Is the Concept of “Worldly” Still Useful?

Is the Concept of “Worldly” Still Useful? October 30, 2022

Is the Concept of “Worldly” Still Useful?

*Note: If you choose to comment, please keep your comment relatively brief (no more than 100 words), on topic, addressed to me, civil and respectful (not hostile or argumentative), and devoid of photos or links. Also, please know this is a place for discussion of evangelical Christianity (broadly defined); it is not a place for persons of other persuasions to criticize or “preach” their own, alternative views. Non-evangelical Christians are invited to ask questions to learn about true, historical, classical evangelical Christianity (of any denomination).*

When I was growing up in the “thick” of American evangelical Christianity, the word and concept “worldly” was often used. I am certain it was considered indispensable to being “in the world but not of it.” Being “worldly” was being “of the world,” meaning of the secular or pagan world and its beliefs and behaviors that conflicted with biblical, evangelical Christianity.

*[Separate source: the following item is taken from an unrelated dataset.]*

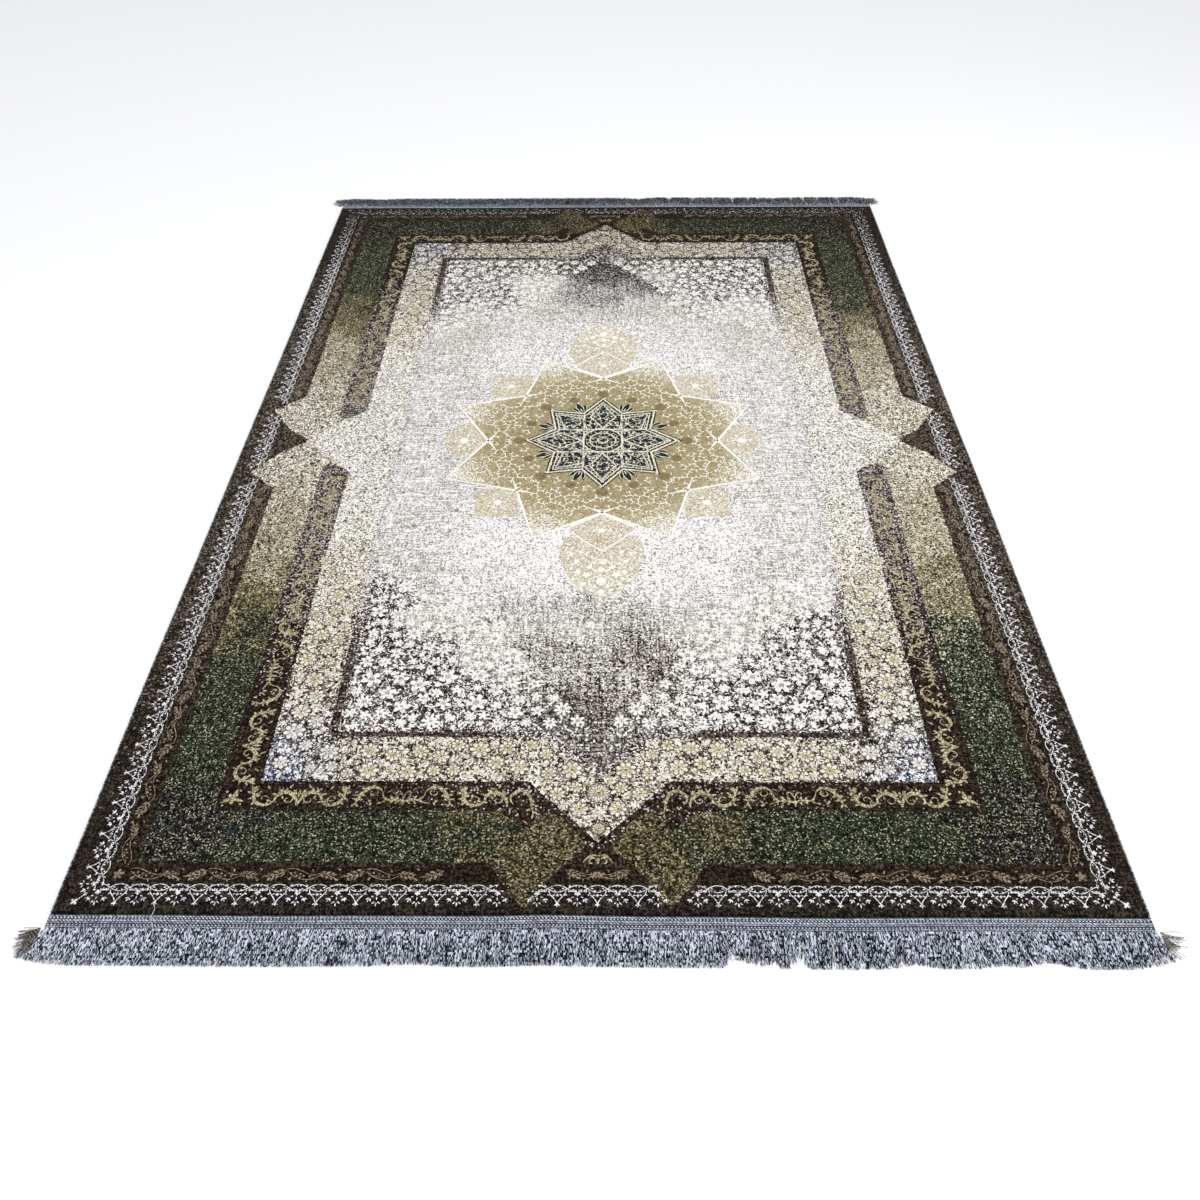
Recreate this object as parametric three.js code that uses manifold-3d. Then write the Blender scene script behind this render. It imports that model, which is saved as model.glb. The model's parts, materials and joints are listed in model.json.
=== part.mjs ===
// Tasseled area rug, lying flat on the floor.
// Millimetres, +Z up. The origin is on the floor under the middle of the rug, +X runs across its
// width and +Y along its length, from the fringe in the foreground to the one at the far end.
//
// The maker's pieces, each a solid of its own:
//   one machine-woven pile cloth, lying flat
//   two overcast edges of grey yarn, along the long sides
//   two bought fringes, each a ribbed tape with its yarn locks, sewn along the short ends
import * as THREE from "three";
import { mergeVertices } from "three/addons/utils/BufferGeometryUtils.js";
import Module from "manifold-3d";

// Driving dimensions
const RUG_WIDTH = 2000;
const CLOTH_LENGTH = 2994;
const CLOTH_THICKNESS = 9;
const CLOTH_EDGE_ROUNDING = 2.2;
const OVERCAST_WIDTH = 4.7;
const OVERCAST_HEIGHT = 8;
const GAP = 0.3;
const TAPE_WIDTH = 31;
const TAPE_THICKNESS = 3.4;
const STITCH_RIDGE_HEIGHT = 1.1;
const STITCH_RIDGE_WIDTH = 5;
const STITCH_ROWS = [8.5, 22.5];
const FRINGE_LOCKS = 112;
const LOCK_LENGTH = 70;
const LOCK_ROOT_IN_TAPE = 5;
const LOCK_HEIGHT = 5.4;
const CORNER_FLARE = 42;
const CORNER_FLARE_WIDTH = 75;
const EDGE_STEP = 90;

// Worked out from them
const CLOTH_WIDTH = RUG_WIDTH - 2 * (OVERCAST_WIDTH + GAP);
const HALF_CLOTH_LENGTH = CLOTH_LENGTH / 2;
const HALF_CLOTH_WIDTH = CLOTH_WIDTH / 2;

// Where the ends bulge or draw in: the place across the rug, how far the bulge reaches to
// either side, and how far it moves the end outwards
const NEAR_END_BULGES = [
  { at: -70, reach: 130, out: -3.5 },
  { at: 420, reach: 210, out: 2 },
  { at: -620, reach: 170, out: 1.5 },
];
const FAR_END_BULGES = [
  { at: 250, reach: 240, out: 2.5 },
  { at: -480, reach: 260, out: -2 },
];

// Where the long sides bulge or draw in, in the same way, along the rug
const LEFT_SIDE_BULGES = [
  { at: -900, reach: 380, out: 1.6 },
  { at: 500, reach: 520, out: -1.8 },
];
const RIGHT_SIDE_BULGES = [
  { at: -300, reach: 460, out: 1.7 },
  { at: 1000, reach: 360, out: -1.5 },
];

// Where the locks of a fringe are matted, cut short or parted: the place, the reach to either
// side, the share of the length that is missing, and the sideways lean of the tips
const NEAR_FRINGE_WEAR = [
  { at: 215, reach: 26, short: 0.34, lean: 3 },
  { at: 262, reach: 20, short: 0.22, lean: -2 },
  { at: 300, reach: 18, short: 0.3, lean: 2 },
  { at: 560, reach: 40, short: 0.12, lean: -2 },
  { at: 780, reach: 50, short: 0.14, lean: 3 },
  { at: -330, reach: 60, short: 0.06, lean: 3 },
];
const FAR_FRINGE_WEAR = [
  { at: -850, reach: 60, short: 0.1, lean: -2 },
  { at: 120, reach: 50, short: 0.15, lean: 3 },
  { at: 640, reach: 70, short: 0.08, lean: -2 },
];

const MATERIALS = {
  pile: new THREE.MeshStandardMaterial({ color: 0x8d8a78, roughness: 0.95, metalness: 0 }),
  overcast: new THREE.MeshStandardMaterial({ color: 0x8f8f90, roughness: 0.85, metalness: 0 }),
  fringe: new THREE.MeshStandardMaterial({ color: 0x5f6670, roughness: 0.7, metalness: 0 }),
};

const wasm = await Module();
wasm.setup();

// A smooth hump, 1 at its middle and 0 at its reach
function hump(distance, reach) {
  const t = Math.min(1, Math.abs(distance) / reach);
  return 0.5 + 0.5 * Math.cos(Math.PI * t);
}

// The sum of a table's bulges at one place along an edge
function bulgeAt(bulges, place) {
  return bulges.reduce((sum, b) => sum + b.out * hump(place - b.at, b.reach), 0);
}

// Distances from the middle of the rug to the four edges of the cloth
const nearEnd = (x) => HALF_CLOTH_LENGTH + bulgeAt(NEAR_END_BULGES, x);
const farEnd = (x) => HALF_CLOTH_LENGTH + bulgeAt(FAR_END_BULGES, x);
const leftSide = (y) => HALF_CLOTH_WIDTH + bulgeAt(LEFT_SIDE_BULGES, y);
const rightSide = (y) => HALF_CLOTH_WIDTH + bulgeAt(RIGHT_SIDE_BULGES, y);

// Evenly spaced places from one value to another, both included
function places(from, to, step) {
  const count = Math.max(1, Math.round(Math.abs(to - from) / step));
  return Array.from({ length: count + 1 }, (_, i) => from + ((to - from) * i) / count);
}

// A repeatable uneven value between -1 and 1 for a numbered lock
function uneven(index, salt) {
  const s = Math.sin(index * 12.9898 + salt * 78.233) * 43758.5453;
  return 2 * (s - Math.floor(s)) - 1;
}

// A closed solid through a row of sections, each with the same number of points
function loft(sections) {
  const around = sections[0].length;
  const points = sections.flat();
  const faces = [];
  for (let s = 0; s + 1 < sections.length; s += 1) {
    for (let p = 0; p < around; p += 1) {
      const a = s * around + p;
      const b = s * around + ((p + 1) % around);
      faces.push(a, b, b + around);
      faces.push(a, b + around, a + around);
    }
  }
  const outline = sections[0].map((p) => new THREE.Vector2(p.along, p.z));
  const caps = THREE.ShapeUtils.triangulateShape(outline, []);
  const last = (sections.length - 1) * around;
  for (const [a, b, c] of caps) {
    faces.push(c, b, a);
    faces.push(last + a, last + b, last + c);
  }
  const geometry = new THREE.BufferGeometry();
  const flatPoints = points.flatMap((p) => [p.x, p.y, p.z]);
  geometry.setAttribute("position", new THREE.Float32BufferAttribute(flatPoints, 3));
  geometry.setIndex(faces);
  return geometry;
}

// A geometry as a solid with its faces outwards, whichever way round it was made
function solid(geometry) {
  const plain = geometry.clone();
  plain.deleteAttribute("normal");
  plain.deleteAttribute("uv");
  const merged = mergeVertices(plain, 1e-3);
  const vertProperties = new Float32Array(merged.getAttribute("position").array);
  const triVerts = new Uint32Array(merged.getIndex().array);
  const manifold = new wasm.Manifold(new wasm.Mesh({ numProp: 3, vertProperties, triVerts }));
  if (manifold.volume() > 0) return manifold;
  const turned = triVerts.slice();
  for (let t = 0; t < turned.length; t += 3) {
    [turned[t + 1], turned[t + 2]] = [turned[t + 2], turned[t + 1]];
  }
  return new wasm.Manifold(new wasm.Mesh({ numProp: 3, vertProperties, triVerts: turned }));
}

function geometryOf(manifold) {
  const mesh = manifold.getMesh();
  const geometry = new THREE.BufferGeometry();
  geometry.setAttribute("position", new THREE.BufferAttribute(mesh.vertProperties, 3));
  geometry.setIndex(new THREE.BufferAttribute(mesh.triVerts, 1));
  geometry.computeVertexNormals();
  return geometry;
}

// The pile cloth: its uneven outline, pressed flat, with the pile rounded over at the edges
function pileCloth() {
  const outline = [];
  for (const x of places(-HALF_CLOTH_WIDTH, HALF_CLOTH_WIDTH, EDGE_STEP)) {
    outline.push(new THREE.Vector2(x, -nearEnd(x)));
  }
  const ySteps = places(-HALF_CLOTH_LENGTH, HALF_CLOTH_LENGTH, EDGE_STEP).slice(1, -1);
  for (const y of ySteps) {
    outline.push(new THREE.Vector2(rightSide(y), y));
  }
  for (const x of places(HALF_CLOTH_WIDTH, -HALF_CLOTH_WIDTH, EDGE_STEP)) {
    outline.push(new THREE.Vector2(x, farEnd(x)));
  }
  for (const y of ySteps.reverse()) {
    outline.push(new THREE.Vector2(-leftSide(y), y));
  }
  const slab = new THREE.ExtrudeGeometry(new THREE.Shape(outline), {
    depth: CLOTH_THICKNESS - 2 * CLOTH_EDGE_ROUNDING,
    bevelThickness: CLOTH_EDGE_ROUNDING,
    bevelSize: CLOTH_EDGE_ROUNDING,
    bevelOffset: -CLOTH_EDGE_ROUNDING,
    bevelSegments: 1,
  });
  slab.translate(0, 0, CLOTH_EDGE_ROUNDING);
  return geometryOf(solid(slab));
}

// One overcast edge: a low round-topped cord of close grey stitches, beside the cloth
function overcastEdge(side, sideLine) {
  const h = OVERCAST_HEIGHT;
  const w = OVERCAST_WIDTH;
  const profile = [
    { along: 0, z: 0 },
    { along: w, z: 0 },
    { along: w, z: h * 0.62 },
    { along: w * 0.6, z: h },
    { along: 0, z: h },
  ];
  const reach = HALF_CLOTH_LENGTH - 1;
  const sections = places(-reach, reach, EDGE_STEP).map((y) =>
    profile.map((p) => ({ ...p, x: side * (sideLine(y) + GAP + p.along), y })),
  );
  return geometryOf(solid(loft(sections)));
}

// The section of a fringe's tape: a flat band with a low ridge along each row of stitches
function tapeProfile() {
  const profile = [
    { along: 0, z: 0 },
    { along: TAPE_WIDTH, z: 0 },
    { along: TAPE_WIDTH, z: TAPE_THICKNESS },
  ];
  for (const row of [...STITCH_ROWS].reverse()) {
    profile.push({ along: row + STITCH_RIDGE_WIDTH / 2, z: TAPE_THICKNESS });
    profile.push({ along: row, z: TAPE_THICKNESS + STITCH_RIDGE_HEIGHT });
    profile.push({ along: row - STITCH_RIDGE_WIDTH / 2, z: TAPE_THICKNESS });
  }
  profile.push({ along: 0, z: TAPE_THICKNESS });
  return profile;
}

// How a lock at one place along the tape is shortened, and how far its tip leans. The tips lean
// away from the middle of a parting, or towards it where the lean is negative.
function wearAt(wear, x) {
  const worn = { short: 0, lean: 0 };
  for (const w of wear) {
    const share = hump(x - w.at, w.reach);
    worn.short += w.short * share;
    worn.lean += w.lean * share * (x < w.at ? -1 : 1);
  }
  return worn;
}

// The sections of a lock from root to tip, as shares of its length, of the pitch, of its
// height and of its lean
const LOCK_SECTIONS = [
  { length: 0, width: 0.9, height: 0.6, lean: 0 },
  { length: 0.45, width: 0.84, height: 1, lean: 0.3 },
  { length: 1, width: 0.46, height: 0.5, lean: 1 },
];
const LOCK_TOP_WIDTH = 0.55;

// How much the locks differ from each other, as shares of the pitch, length and height
const UNEVEN_LEAN = 0.12;
const UNEVEN_LENGTH = 0.055;
const UNEVEN_HEIGHT = 0.12;

// How much shorter the outermost lock reaches, because it splays out sideways
const CORNER_DROP = 0.55;

// One lock: a flat-bottomed bundle of yarn, four-sided, wide at its root and drawn to a tip,
// resting level on the floor all along
function lock(index, endLine, wear, end) {
  const pitch = RUG_WIDTH / FRINGE_LOCKS;
  const rootX = -RUG_WIDTH / 2 + pitch * (index + 0.5);
  const fromCorner = RUG_WIDTH / 2 - Math.abs(rootX);
  const splay = Math.max(0, 1 - fromCorner / CORNER_FLARE_WIDTH) ** 2;
  const worn = wearAt(wear, rootX);
  const flare = Math.sign(rootX) * CORNER_FLARE * splay;
  const lean = flare + worn.lean + uneven(index, 1) * pitch * UNEVEN_LEAN;
  const share = 1 - worn.short - CORNER_DROP * splay + uneven(index, 2) * UNEVEN_LENGTH;
  const length = LOCK_LENGTH * share + LOCK_ROOT_IN_TAPE;
  const root = endLine(rootX) + GAP + TAPE_WIDTH - LOCK_ROOT_IN_TAPE;
  const height = LOCK_HEIGHT * (1 + uneven(index, 3) * UNEVEN_HEIGHT);
  const sections = LOCK_SECTIONS.map((s) => {
    const x = rootX + lean * s.lean;
    const y = end * (root + length * s.length);
    const half = (pitch * s.width) / 2;
    const top = half * LOCK_TOP_WIDTH;
    const z = height * s.height;
    return [
      { along: -half, x: x - half, y, z: 0 },
      { along: half, x: x + half, y, z: 0 },
      { along: top, x: x + top, y, z },
      { along: -top, x: x - top, y, z },
    ];
  });
  return solid(loft(sections));
}

// A fringe: the tape with all its locks fused to it along its outer edge
function fringe(end, endLine, wear) {
  const profile = tapeProfile();
  const sections = places(-RUG_WIDTH / 2, RUG_WIDTH / 2, EDGE_STEP).map((x) =>
    profile.map((p) => ({ ...p, x, y: end * (endLine(x) + GAP + p.along) })),
  );
  const locks = [];
  for (let index = 0; index < FRINGE_LOCKS; index += 1) {
    locks.push(lock(index, endLine, wear, end));
  }
  return geometryOf(locks.reduce((whole, one) => whole.add(one), solid(loft(sections))));
}

function piece(name, geometry, material) {
  const mesh = new THREE.Mesh(geometry, material);
  mesh.name = name;
  return mesh;
}

const rug = new THREE.Group();
rug.add(piece("rug_cloth", pileCloth(), MATERIALS.pile));
rug.add(piece("overcast_left", overcastEdge(-1, leftSide), MATERIALS.overcast));
rug.add(piece("overcast_right", overcastEdge(1, rightSide), MATERIALS.overcast));
rug.add(piece("fringe_near", fringe(-1, nearEnd, NEAR_FRINGE_WEAR), MATERIALS.fringe));
rug.add(piece("fringe_far", fringe(1, farEnd, FAR_FRINGE_WEAR), MATERIALS.fringe));

export default rug;
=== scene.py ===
"""A tasseled area rug in a traditional medallion style, lying flat on a pale floor.

The cloth's ground is one slab whose top is cut into the regions of the pattern. The crisp
motifs stand on it as slightly raised pile. All drawing is in millimetres, with x across the rug
and y along it, and becomes metres when a mesh is made.
"""
import json
import math
import random

import bpy
import numpy as np
from bpy.props import FloatProperty, FloatVectorProperty, IntProperty, PointerProperty
from mathutils import Matrix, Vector
from mathutils.geometry import delaunay_2d_cdt

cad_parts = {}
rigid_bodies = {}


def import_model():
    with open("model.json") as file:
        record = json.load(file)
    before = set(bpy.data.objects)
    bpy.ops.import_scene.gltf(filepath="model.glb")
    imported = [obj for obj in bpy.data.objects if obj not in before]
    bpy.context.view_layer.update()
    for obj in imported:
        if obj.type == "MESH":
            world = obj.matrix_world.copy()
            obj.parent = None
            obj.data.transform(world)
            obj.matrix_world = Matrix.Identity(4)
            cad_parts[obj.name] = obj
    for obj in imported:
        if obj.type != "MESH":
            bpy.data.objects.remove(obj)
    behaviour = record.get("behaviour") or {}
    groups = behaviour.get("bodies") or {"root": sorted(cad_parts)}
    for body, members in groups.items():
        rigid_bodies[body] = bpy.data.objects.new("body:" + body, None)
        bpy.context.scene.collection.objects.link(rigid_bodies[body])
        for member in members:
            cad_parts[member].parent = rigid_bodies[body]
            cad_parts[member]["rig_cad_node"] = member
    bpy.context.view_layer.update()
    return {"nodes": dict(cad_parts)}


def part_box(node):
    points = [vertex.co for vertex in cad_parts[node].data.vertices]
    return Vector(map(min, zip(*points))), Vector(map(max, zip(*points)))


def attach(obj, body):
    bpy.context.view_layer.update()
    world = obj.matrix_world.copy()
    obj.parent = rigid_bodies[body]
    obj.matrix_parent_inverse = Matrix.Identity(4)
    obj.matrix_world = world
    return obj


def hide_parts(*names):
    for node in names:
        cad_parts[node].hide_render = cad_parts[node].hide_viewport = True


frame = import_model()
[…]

Of course, different evangelical Christian traditions  and communities had different lists of “worldliness” or “being worldly.” But, generally speaking, there were two ways of being “worldly.” One was the non-Christian way and it was simply assumed that most non-evangelical Christians were worldly. The other was the evangelical way which meant that a Christian was in the process of “backsliding” by indulging in worldly pursuits.

For the most part, I think, the concept of “worldly” has all but disappeared in American Christianity, including among evangelicals, except among fundamentalists. I have visited self-identified fundamentalist churches where the concept and word were still used in sermons. However, when I taught at a leading American evangelical liberal arts college, many of my colleagues more than sniffed at the word as it implied, they said, “otherworldly.” That is, that true Christians should be “otherworldly” in a bad way. We were supposed to be “in the world” and “worldly” was interpreted as pushing Christians out of the world into isolated existence, not being “salt and light” in the world.

So for those who may not know what I’m talking about, here I will tell what “worldly” meant in the churches I grew up in. And I think many, if not most, conservative evangelicals in America and perhaps also around the world thought of it in similar fashion—in the past.

Being “worldly” meant: dancing, consuming alcohol, smoking tobacco, gambling, even playing games with “face cards,” going to Hollywood movies, wearing makeup, wearing expensive “designer” clothes, having long hair (for men), etc., etc., etc. But that was my church; I knew there were other evangelical churches that had shorter lists of what “worldly” meant. But, as I recall, virtually all evangelicals considered SOME activities worldly in a bad sense.

Here is an interesting factoid. The card game “Rook” was invented by a game company specifically for Mennonites because they wouldn’t play with “face cards.” I remember that we could not have face cards in the house, let alone play with them! But my parents played Rook often.

As I emerged out of my Pentecostal legalism of the 1950s and 1960s I kept the concept of “worldly” but altered it, as did most American evangelicals. However, I noticed that when our brothers and sisters from Africa or Asia visited us they were shocked that we were truncating our list of “worldly activities.”

I personally do not regret being raised in a relatively legalistic Christian family and church. Some of the rules were ridiculous, but they did me no harm.

Now, looking around at American evangelical Christianity (and I’m not talking here about the contemporary political meaning of “evangelical”) I cannot help but think that we have almost entirely given up the concept of being wrongly worldly. Sure, we should be salt and light IN the world, but too many evangelicals have gone too far with being IN the world such that they are OF the world.

I would dare to say that, for the most part, with many exceptions (as always), American evangelical Christians live their lives little different from non-Christians. Oh, yes, they attend church more often. But do they eschew sexually explicit entertainment? Do they drink alcohol, especially “liquor?” (I’m not referring to a glass of wine with a meal or one beer in the afternoon or evening.) I know some who brag of “trying” marijuana. I have known evangelical Christians who took gambling vacations to Las Vegas and also attended performances there, performances that in the not-too-distant past evangelical Christians would have considered lewd, vulgar, ungodly.

Does any of that make them not Christian? No, I’m not saying that. What I am asking is if the concept of “separation from the world” (not the planet but the world’s “culture” of vanity) has meaning anymore—among doctrinally conservative, spiritually evangelical Protestant Christians. Are there really no boundaries of behavior? If so, why do I almost never hear about them?